> **EXERCISE TASK**: Return the listing word for word, as given.

> **DATA LINES**:
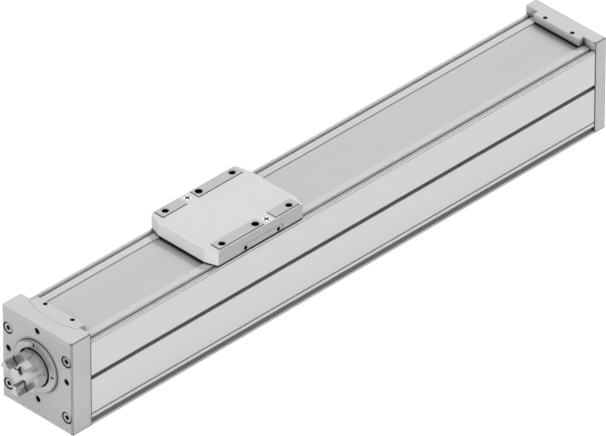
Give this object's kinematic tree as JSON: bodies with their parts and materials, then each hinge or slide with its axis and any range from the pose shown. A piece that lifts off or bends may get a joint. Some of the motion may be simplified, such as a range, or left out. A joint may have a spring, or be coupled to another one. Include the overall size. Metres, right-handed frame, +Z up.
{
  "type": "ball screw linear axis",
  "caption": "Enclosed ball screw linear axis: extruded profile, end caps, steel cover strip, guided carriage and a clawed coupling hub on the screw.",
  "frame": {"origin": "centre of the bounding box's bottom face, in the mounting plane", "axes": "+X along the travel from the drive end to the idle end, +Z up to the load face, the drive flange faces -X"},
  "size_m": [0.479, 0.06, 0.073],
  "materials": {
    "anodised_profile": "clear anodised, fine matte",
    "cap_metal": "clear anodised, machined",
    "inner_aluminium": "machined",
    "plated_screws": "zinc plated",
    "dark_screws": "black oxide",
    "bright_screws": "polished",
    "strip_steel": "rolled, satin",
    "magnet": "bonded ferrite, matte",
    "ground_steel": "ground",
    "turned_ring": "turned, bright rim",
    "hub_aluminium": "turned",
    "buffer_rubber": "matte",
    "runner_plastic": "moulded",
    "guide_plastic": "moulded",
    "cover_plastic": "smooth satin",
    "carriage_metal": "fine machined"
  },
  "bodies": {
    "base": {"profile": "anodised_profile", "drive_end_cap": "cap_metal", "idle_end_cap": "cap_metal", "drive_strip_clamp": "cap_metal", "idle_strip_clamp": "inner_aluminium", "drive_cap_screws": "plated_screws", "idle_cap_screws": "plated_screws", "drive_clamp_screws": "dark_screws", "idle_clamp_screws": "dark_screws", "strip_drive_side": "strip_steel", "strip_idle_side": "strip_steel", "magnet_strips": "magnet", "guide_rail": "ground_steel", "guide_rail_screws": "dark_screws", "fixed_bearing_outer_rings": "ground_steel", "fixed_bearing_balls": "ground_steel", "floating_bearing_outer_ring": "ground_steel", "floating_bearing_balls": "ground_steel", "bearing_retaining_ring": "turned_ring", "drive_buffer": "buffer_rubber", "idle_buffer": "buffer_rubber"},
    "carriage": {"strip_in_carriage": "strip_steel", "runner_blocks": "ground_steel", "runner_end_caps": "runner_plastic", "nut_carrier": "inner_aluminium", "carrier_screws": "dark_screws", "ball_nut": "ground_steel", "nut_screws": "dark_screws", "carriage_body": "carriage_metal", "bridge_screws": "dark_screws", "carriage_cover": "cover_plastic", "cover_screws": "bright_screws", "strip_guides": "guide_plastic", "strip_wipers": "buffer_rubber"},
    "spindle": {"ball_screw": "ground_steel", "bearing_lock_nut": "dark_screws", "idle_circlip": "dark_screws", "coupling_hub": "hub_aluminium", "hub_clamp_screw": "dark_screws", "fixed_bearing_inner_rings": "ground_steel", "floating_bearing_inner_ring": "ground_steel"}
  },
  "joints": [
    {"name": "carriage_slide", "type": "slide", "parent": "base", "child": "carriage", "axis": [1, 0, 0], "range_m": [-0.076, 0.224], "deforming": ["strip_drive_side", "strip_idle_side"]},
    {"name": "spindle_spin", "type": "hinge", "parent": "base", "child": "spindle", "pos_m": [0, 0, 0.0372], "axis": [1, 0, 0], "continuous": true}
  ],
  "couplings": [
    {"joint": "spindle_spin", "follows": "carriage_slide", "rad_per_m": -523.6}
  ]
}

> **ANSWER TO THIS PROBLEM**:
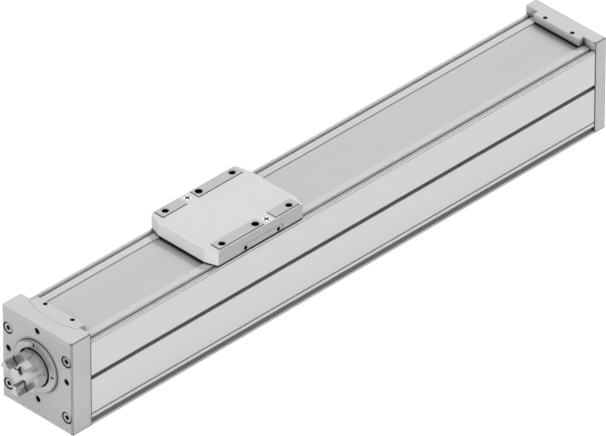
Give this object's kinematic tree as JSON: bodies with their parts and materials, then each hinge or slide with its axis and any range from the pose shown. A piece that lifts off or bends may get a joint. Some of the motion may be simplified, such as a range, or left out. A joint may have a spring, or be coupled to another one. Include the overall size. Metres, right-handed frame, +Z up.
{
  "type": "ball screw linear axis",
  "caption": "Enclosed ball screw linear axis: extruded profile, end caps, steel cover strip, guided carriage and a clawed coupling hub on the screw.",
  "frame": {"origin": "centre of the bounding box's bottom face, in the mounting plane", "axes": "+X along the travel from the drive end to the idle end, +Z up to the load face, the drive flange faces -X"},
  "size_m": [0.479, 0.06, 0.073],
  "materials": {
    "anodised_profile": "clear anodised, fine matte",
    "cap_metal": "clear anodised, machined",
    "inner_aluminium": "machined",
    "plated_screws": "zinc plated",
    "dark_screws": "black oxide",
    "bright_screws": "polished",
    "strip_steel": "rolled, satin",
    "magnet": "bonded ferrite, matte",
    "ground_steel": "ground",
    "turned_ring": "turned, bright rim",
    "hub_aluminium": "turned",
    "buffer_rubber": "matte",
    "runner_plastic": "moulded",
    "guide_plastic": "moulded",
    "cover_plastic": "smooth satin",
    "carriage_metal": "fine machined"
  },
  "bodies": {
    "base": {"profile": "anodised_profile", "drive_end_cap": "cap_metal", "idle_end_cap": "cap_metal", "drive_strip_clamp": "cap_metal", "idle_strip_clamp": "inner_aluminium", "drive_cap_screws": "plated_screws", "idle_cap_screws": "plated_screws", "drive_clamp_screws": "dark_screws", "idle_clamp_screws": "dark_screws", "strip_drive_side": "strip_steel", "strip_idle_side": "strip_steel", "magnet_strips": "magnet", "guide_rail": "ground_steel", "guide_rail_screws": "dark_screws", "fixed_bearing_outer_rings": "ground_steel", "fixed_bearing_balls": "ground_steel", "floating_bearing_outer_ring": "ground_steel", "floating_bearing_balls": "ground_steel", "bearing_retaining_ring": "turned_ring", "drive_buffer": "buffer_rubber", "idle_buffer": "buffer_rubber"},
    "carriage": {"strip_in_carriage": "strip_steel", "runner_blocks": "ground_steel", "runner_end_caps": "runner_plastic", "nut_carrier": "inner_aluminium", "carrier_screws": "dark_screws", "ball_nut": "ground_steel", "nut_screws": "dark_screws", "carriage_body": "carriage_metal", "bridge_screws": "dark_screws", "carriage_cover": "cover_plastic", "cover_screws": "bright_screws", "strip_guides": "guide_plastic", "strip_wipers": "buffer_rubber"},
    "spindle": {"ball_screw": "ground_steel", "bearing_lock_nut": "dark_screws", "idle_circlip": "dark_screws", "coupling_hub": "hub_aluminium", "hub_clamp_screw": "dark_screws", "fixed_bearing_inner_rings": "ground_steel", "floating_bearing_inner_ring": "ground_steel"}
  },
  "joints": [
    {"name": "carriage_slide", "type": "slide", "parent": "base", "child": "carriage", "axis": [1, 0, 0], "range_m": [-0.076, 0.224], "deforming": ["strip_drive_side", "strip_idle_side"]},
    {"name": "spindle_spin", "type": "hinge", "parent": "base", "child": "spindle", "pos_m": [0, 0, 0.0372], "axis": [1, 0, 0], "continuous": true}
  ],
  "couplings": [
    {"joint": "spindle_spin", "follows": "carriage_slide", "rad_per_m": -523.6}
  ]
}